__Supplied information__

━━━

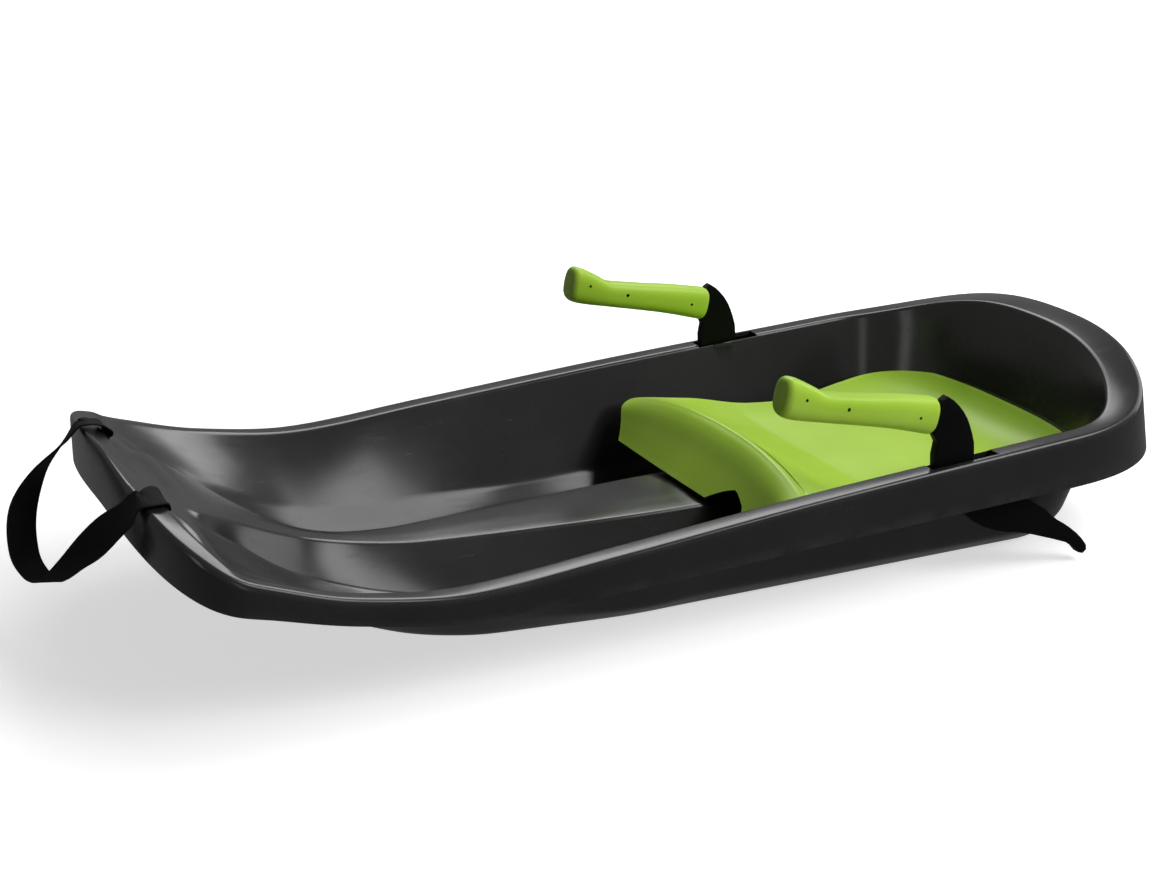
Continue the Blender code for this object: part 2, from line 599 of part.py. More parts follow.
def build_seat(collection, cutters, mat):
    """A moulded shell: an apron in front of an arched crest, the pan, and a lip round the back."""
    columns = []
    groove = [SEAT_GROOVE_SETBACK + side * SEAT_GROOVE_HALF_WIDTH for side in (-1, 0, 1)]
    for distance in sorted([share * SEAT_LENGTH for share in SEAT_COLUMNS] + groove):
        share = distance / SEAT_LENGTH
        ze = float(smooth_curve(SEAT_EDGE_HEIGHT, share))
        ye = WIDTH * float(smooth_curve(SEAT_EDGE_HALF_WIDTH, share))
        zc = seat_profile(distance)
        bow = SEAT_CREST_BOW * float(smooth_curve(((0, 0), (SEAT_BOW_CREST, 1), (SEAT_BOW_END, 0)), share))
        power = 2.0 + 2.0 * min(share / SEAT_FLAT_FROM, 1)
        column = []
        for w in SEAT_ROWS:
            z = zc + (ze - zc) * (1 - w) ** power
            column.append((SEAT_FRONT_X - distance + bow * (1 - w) ** 2, ye * (1 - w), z))
        columns.append(column)
    ze0, ye0 = SEAT_EDGE_HEIGHT[-1][1], WIDTH * SEAT_EDGE_HALF_WIDTH[-1][1]
    zc = seat_profile(SEAT_LENGTH)
    for i in range(SEAT_BACK_COLUMNS + 1):
        turn = i / SEAT_BACK_COLUMNS
        section = rear_section(turn)
        foot, top = section[3], section[2]
        ze = ze0 + (SEAT_LIP_HEIGHT - ze0) * min(turn * SEAT_LIP_RISE_TURN, 1)
        wall = foot + (top - foot) * (ze - SEAT_SHELL - foot[2]) / (top[2] - foot[2])
        meet = (1 - min(turn * SEAT_WALL_MEET_TURN, 1)) ** 2
        inset = SEAT_WALL_GAP + (inner_wall_y(REAR_X, ze0) - ye0 - SEAT_WALL_GAP) * meet
        inward = np.array([wall[0] - REAR_X, wall[1]])
        inward /= np.linalg.norm(inward)
        edge = np.array([wall[0] - inward[0] * inset, wall[1] - inward[1] * inset])
        spine = section[7]
        column = []
        for w in SEAT_ROWS:
            x = edge[0] + (spine[0] - edge[0]) * w
            y = edge[1] * (1 - w)
            column.append((x, y, zc + (ze - zc) * (1 - w) ** 4))
        columns.append(column)
    seat = add_object("seat", grid_mesh("seat", columns), collection, mat)
    mirror_and_thicken(seat, SEAT_SHELL, -1)
    notch = curve_solid("seat notch", SEAT_NOTCH, SEAT_CREST_SETBACK, cutters, None, SEAT_FRONT_X, 0, 0)
    notch.rotation_euler = (0, 0, pi / 2)
    hide_cutter(notch)
    boolean(seat, notch, "DIFFERENCE")
    smooth_shade(seat.data)
    return seat


def strap_route():
    """The strap's middle line: up through one slot, over the lip, round in front, and back."""
    slot_x, slot_z = strap_slot_place()
    lift = STRAP_THICKNESS / 2 + STRAP_LIFT
    ends = []
    for sign, crest_y, lip_y in zip((-1, 1), STRAP_CREST_Y, STRAP_LIP_Y):
        crest, lip = nose_guide_at(1, abs(crest_y)), nose_guide_at(2, abs(lip_y))
        ends.append([(slot_x, sign * STRAP_Y, slot_z - STRAP_TAIL), (slot_x, sign * STRAP_Y, slot_z),
                     (slot_x - 0.0005, sign * STRAP_Y, lip[2] - 0.003),
                     (lip[0] + 0.002, lip_y, lip[2] + lift + 0.0030),
                     (crest[0] - 0.008, crest_y, crest[2] + lift - 0.001),
                     (crest[0] + 0.001, crest_y, crest[2] - 0.002 + lift)])
    loop = [(HALF_LENGTH + ahead, y, z) for ahead, y, z in STRAP_LOOP]
    return ends[0] + loop + ends[1][::-1]


def build_strap(collection, mat):
    """Flat webbing, twisted a quarter turn between each slot and the front of its loop."""
    route = [Vector(p) for p in strap_route()]
    points = []
    for i in range(len(route) - 1):
        a, b = route[max(i - 1, 0)], route[min(i + 2, len(route) - 1)]
        p, q = route[i], route[i + 1]
        count = max(2, round((q - p).length / STRAP_STEP))
        ta = (q - a) * (p - q).length / max((p - a).length + (p - q).length, WELD)
        tb = (b - p) * (p - q).length / max((b - q).length + (p - q).length, WELD)
        for k in range(count):
            t = k / count
            points.append(p * (1 + 2 * t) * (1 - t) ** 2 + q * t * t * (3 - 2 * t)
                          + ta * t * (1 - t) ** 2 - tb * t * t * (1 - t))
    points.append(route[-1])
    reach = [0.0]
    for a, b in zip(points, points[1:]):
        reach.append(reach[-1] + (b - a).length)
    total = reach[-1]
    front = Vector(STRAP_FRONT_FACING).normalized()
    bm = bmesh.new()
    rings = []
    for i, p in enumerate(points):
        ahead = (points[min(i + 1, len(points) - 1)] - points[max(i - 1, 0)]).normalized()
        way = reach[i] / total
        near_end = min(reach[i], total - reach[i])
        turn = min(max((near_end - STRAP_FLAT_RUN) / (total * STRAP_TURNED_BY - STRAP_FLAT_RUN), 0), 1)
        turn = turn * turn * (3 - 2 * turn) * pi / 2
        side = Vector((0, 1 if way < 0.5 else -1, STRAP_SIDE_SLOPE)).normalized()
        across = side * cos(turn) + front * sin(turn)
        across = (across - ahead * across.dot(ahead)).normalized()
        normal = ahead.cross(across)
        fold = 1 - min(max((near_end - STRAP_FOLD_LENGTH) / 0.002, 0), 1)
        thick = (STRAP_THICKNESS + (STRAP_FOLD_THICKNESS - STRAP_THICKNESS) * fold) / 2
        rings.append([bm.verts.new(p + across * a * STRAP_WIDTH / 2 + normal * b * thick)
                      for a, b in ((-1, -1), (1, -1), (1, 1), (-1, 1))])
    for a, b in zip(rings, rings[1:]):
        for j in range(4):
            k = (j + 1) % 4
            bm.faces.new((a[j], a[k], b[k], b[j]))
    bm.faces.new(rings[0][::-1])
    bm.faces.new(rings[-1])
    bmesh.ops.recalc_face_normals(bm, faces=bm.faces)
    mesh = bpy.data.meshes.new("pull_strap")
    bm.to_mesh(mesh)
    bm.free()
    add_object("pull_strap", mesh, collection, mat)


def main():
    for obj in list(bpy.data.objects):
        bpy.data.objects.remove(obj)
    sled = bpy.data.collections.new("sled")
    cutters = bpy.data.collections.new("cutters")
    bpy.context.scene.collection.children.link(sled)
    bpy.context.scene.collection.children.link(cutters)
    mats = {"hull": material("hull plastic", (0.022, 0.022, 0.023), 0.35),
            "lime": material("lime plastic", (0.34, 0.56, 0.05), 0.4),
            "black": material("black plastic", (0.010, 0.010, 0.010), 0.5),
            "steel": material("steel", (0.6, 0.6, 0.6), 0.35, 1.0),
            "webbing": material("webbing", (0.008, 0.008, 0.008), 0.9)}
    build_hull(sled, cutters, mats["hull"])
    build_seat(sled, cutters, mats["lime"])
    build_strap(sled, mats["webbing"])
    for side, sign in (("left", 1), ("right", -1)):
        build_lever(side, sign, sled, cutters, mats)


main()
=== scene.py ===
"""Looks of the snow sled: fine-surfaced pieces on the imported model, materials, studio and camera.

Everything is in metres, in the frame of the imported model: +X forward, +Y to the rider's left,
+Z up, with the runners on the floor at Z = 0. The hull, seat, grips and levers follow the same
driving sizes as the solids that they stand for, with finer steps along their curves.
"""

import json
from math import cos, pi, radians, sin, sqrt

import bmesh
import bpy
import numpy as np
from mathutils import Matrix, Vector

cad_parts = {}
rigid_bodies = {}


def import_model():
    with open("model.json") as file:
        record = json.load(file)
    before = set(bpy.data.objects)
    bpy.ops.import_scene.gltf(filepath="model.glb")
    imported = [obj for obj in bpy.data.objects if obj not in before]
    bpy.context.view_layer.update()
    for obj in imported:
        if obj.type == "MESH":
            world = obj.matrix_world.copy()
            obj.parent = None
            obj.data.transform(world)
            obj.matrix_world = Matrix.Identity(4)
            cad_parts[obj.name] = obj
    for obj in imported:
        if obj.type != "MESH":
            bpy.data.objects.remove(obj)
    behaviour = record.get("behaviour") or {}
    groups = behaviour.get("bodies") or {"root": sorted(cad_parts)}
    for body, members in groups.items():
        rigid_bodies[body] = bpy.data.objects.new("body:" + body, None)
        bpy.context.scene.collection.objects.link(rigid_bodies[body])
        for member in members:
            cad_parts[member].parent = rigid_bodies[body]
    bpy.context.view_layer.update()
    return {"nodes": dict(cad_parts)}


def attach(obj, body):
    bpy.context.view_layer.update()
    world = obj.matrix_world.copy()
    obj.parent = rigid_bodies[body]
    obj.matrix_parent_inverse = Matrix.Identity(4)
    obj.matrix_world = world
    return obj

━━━

__Work required__
Only the lines from the one with "bpy.context.scene.collection.children.link(cutters)" to the one with "before = set(bpy.data.objects)" are wanted; extract them exactly, both ends included.

__Task output__
    bpy.context.scene.collection.children.link(cutters)
    mats = {"hull": material("hull plastic", (0.022, 0.022, 0.023), 0.35),
            "lime": material("lime plastic", (0.34, 0.56, 0.05), 0.4),
            "black": material("black plastic", (0.010, 0.010, 0.010), 0.5),
            "steel": material("steel", (0.6, 0.6, 0.6), 0.35, 1.0),
            "webbing": material("webbing", (0.008, 0.008, 0.008), 0.9)}
    build_hull(sled, cutters, mats["hull"])
    build_seat(sled, cutters, mats["lime"])
    build_strap(sled, mats["webbing"])
    for side, sign in (("left", 1), ("right", -1)):
        build_lever(side, sign, sled, cutters, mats)


main()
=== scene.py ===
"""Looks of the snow sled: fine-surfaced pieces on the imported model, materials, studio and camera.

Everything is in metres, in the frame of the imported model: +X forward, +Y to the rider's left,
+Z up, with the runners on the floor at Z = 0. The hull, seat, grips and levers follow the same
driving sizes as the solids that they stand for, with finer steps along their curves.
"""

import json
from math import cos, pi, radians, sin, sqrt

import bmesh
import bpy
import numpy as np
from mathutils import Matrix, Vector

cad_parts = {}
rigid_bodies = {}


def import_model():
    with open("model.json") as file:
        record = json.load(file)
    before = set(bpy.data.objects)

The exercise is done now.